What you will do » Output every line below without omitting or altering anything.
[Start of Information supplied]
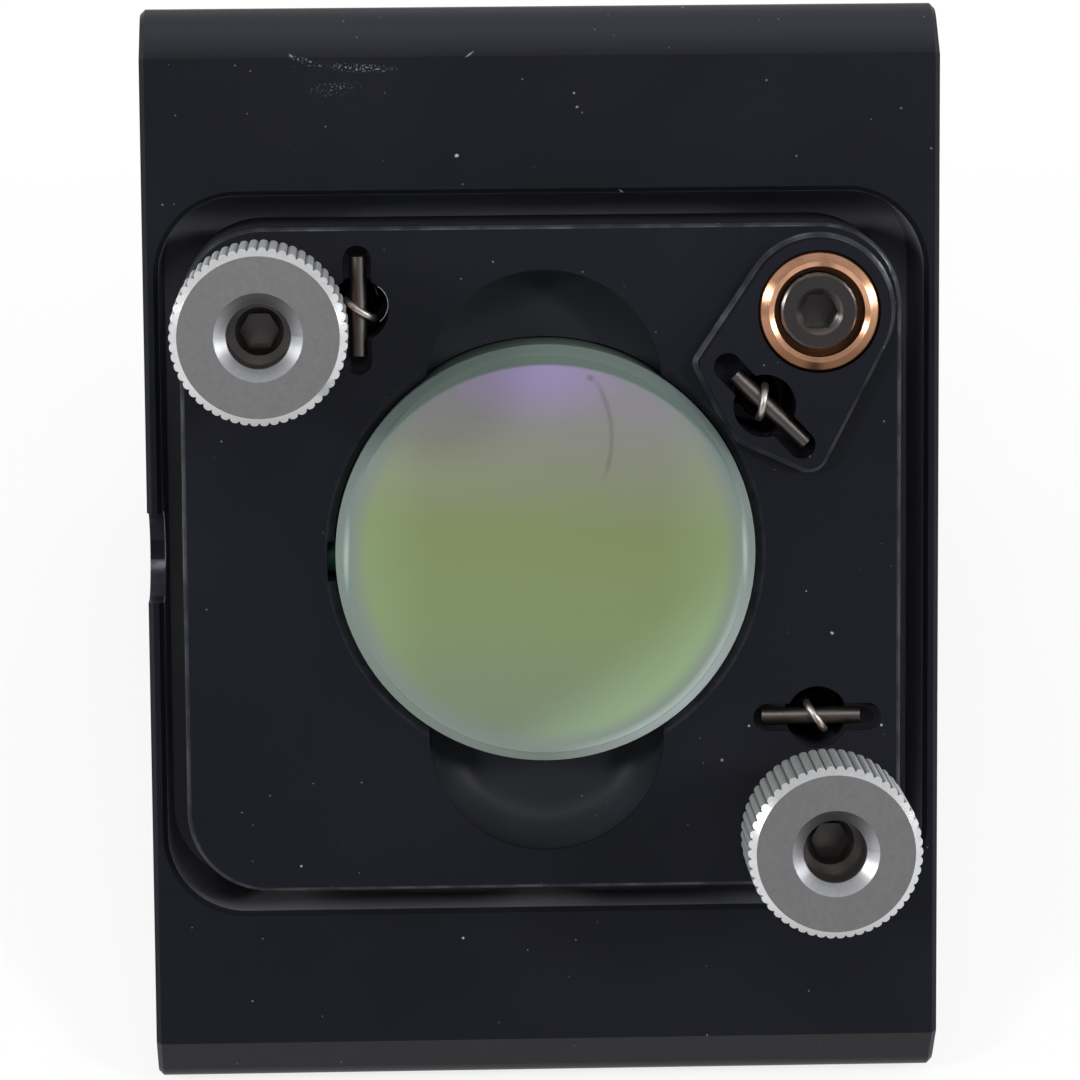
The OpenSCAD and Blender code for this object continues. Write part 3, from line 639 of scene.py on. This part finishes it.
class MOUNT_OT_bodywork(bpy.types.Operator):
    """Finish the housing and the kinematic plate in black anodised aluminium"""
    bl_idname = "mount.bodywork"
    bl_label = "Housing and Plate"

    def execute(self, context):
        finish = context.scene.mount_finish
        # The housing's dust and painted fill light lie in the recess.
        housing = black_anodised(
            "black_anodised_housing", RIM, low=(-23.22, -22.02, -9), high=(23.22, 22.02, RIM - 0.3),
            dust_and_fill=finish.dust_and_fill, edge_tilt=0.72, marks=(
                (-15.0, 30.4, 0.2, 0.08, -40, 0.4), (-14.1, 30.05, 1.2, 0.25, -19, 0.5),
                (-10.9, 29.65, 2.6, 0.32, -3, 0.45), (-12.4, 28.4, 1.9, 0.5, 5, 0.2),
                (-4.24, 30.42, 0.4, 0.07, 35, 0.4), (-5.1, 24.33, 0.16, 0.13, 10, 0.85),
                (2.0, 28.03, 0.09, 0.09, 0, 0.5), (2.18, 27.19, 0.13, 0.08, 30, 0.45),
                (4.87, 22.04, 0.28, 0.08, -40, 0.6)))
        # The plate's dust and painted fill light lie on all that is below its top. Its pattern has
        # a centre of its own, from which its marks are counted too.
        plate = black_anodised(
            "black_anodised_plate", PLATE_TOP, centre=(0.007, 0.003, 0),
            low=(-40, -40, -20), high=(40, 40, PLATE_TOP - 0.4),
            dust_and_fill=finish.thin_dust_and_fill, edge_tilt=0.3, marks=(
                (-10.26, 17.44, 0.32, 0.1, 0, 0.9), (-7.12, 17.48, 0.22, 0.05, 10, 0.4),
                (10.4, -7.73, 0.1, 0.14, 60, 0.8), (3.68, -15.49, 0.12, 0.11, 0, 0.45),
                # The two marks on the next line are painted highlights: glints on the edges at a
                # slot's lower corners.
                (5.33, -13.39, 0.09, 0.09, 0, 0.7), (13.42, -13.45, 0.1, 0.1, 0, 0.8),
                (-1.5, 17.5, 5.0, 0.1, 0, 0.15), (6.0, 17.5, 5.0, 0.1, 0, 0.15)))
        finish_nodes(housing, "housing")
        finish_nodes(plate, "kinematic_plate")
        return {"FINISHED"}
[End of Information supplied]
Output below »
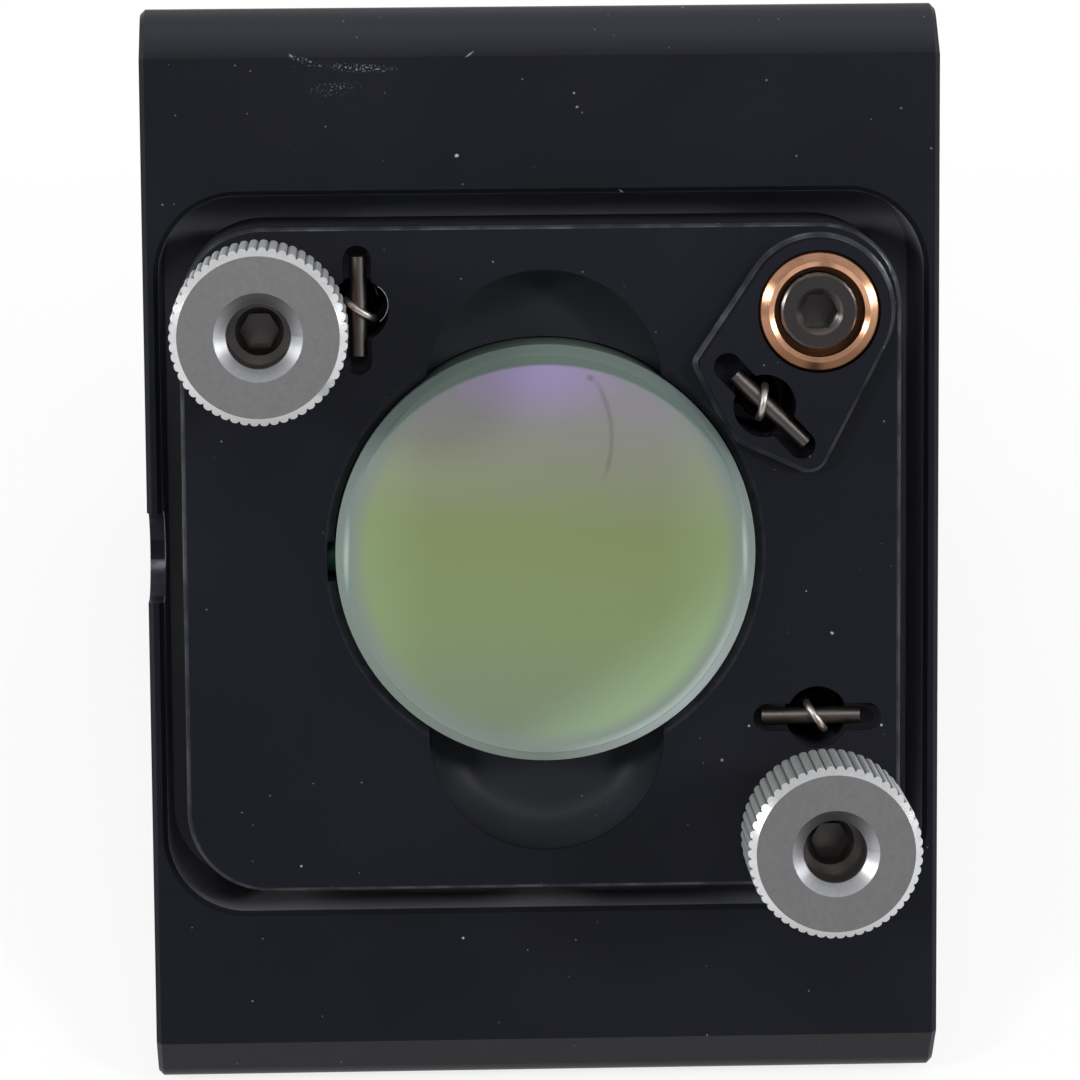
The OpenSCAD and Blender code for this object continues. Write part 3, from line 639 of scene.py on. This part finishes it.
class MOUNT_OT_bodywork(bpy.types.Operator):
    """Finish the housing and the kinematic plate in black anodised aluminium"""
    bl_idname = "mount.bodywork"
    bl_label = "Housing and Plate"

    def execute(self, context):
        finish = context.scene.mount_finish
        # The housing's dust and painted fill light lie in the recess.
        housing = black_anodised(
            "black_anodised_housing", RIM, low=(-23.22, -22.02, -9), high=(23.22, 22.02, RIM - 0.3),
            dust_and_fill=finish.dust_and_fill, edge_tilt=0.72, marks=(
                (-15.0, 30.4, 0.2, 0.08, -40, 0.4), (-14.1, 30.05, 1.2, 0.25, -19, 0.5),
                (-10.9, 29.65, 2.6, 0.32, -3, 0.45), (-12.4, 28.4, 1.9, 0.5, 5, 0.2),
                (-4.24, 30.42, 0.4, 0.07, 35, 0.4), (-5.1, 24.33, 0.16, 0.13, 10, 0.85),
                (2.0, 28.03, 0.09, 0.09, 0, 0.5), (2.18, 27.19, 0.13, 0.08, 30, 0.45),
                (4.87, 22.04, 0.28, 0.08, -40, 0.6)))
        # The plate's dust and painted fill light lie on all that is below its top. Its pattern has
        # a centre of its own, from which its marks are counted too.
        plate = black_anodised(
            "black_anodised_plate", PLATE_TOP, centre=(0.007, 0.003, 0),
            low=(-40, -40, -20), high=(40, 40, PLATE_TOP - 0.4),
            dust_and_fill=finish.thin_dust_and_fill, edge_tilt=0.3, marks=(
                (-10.26, 17.44, 0.32, 0.1, 0, 0.9), (-7.12, 17.48, 0.22, 0.05, 10, 0.4),
                (10.4, -7.73, 0.1, 0.14, 60, 0.8), (3.68, -15.49, 0.12, 0.11, 0, 0.45),
                # The two marks on the next line are painted highlights: glints on the edges at a
                # slot's lower corners.
                (5.33, -13.39, 0.09, 0.09, 0, 0.7), (13.42, -13.45, 0.1, 0.1, 0, 0.8),
                (-1.5, 17.5, 5.0, 0.1, 0, 0.15), (6.0, 17.5, 5.0, 0.1, 0, 0.15)))
        finish_nodes(housing, "housing")
        finish_nodes(plate, "kinematic_plate")
        return {"FINISHED"}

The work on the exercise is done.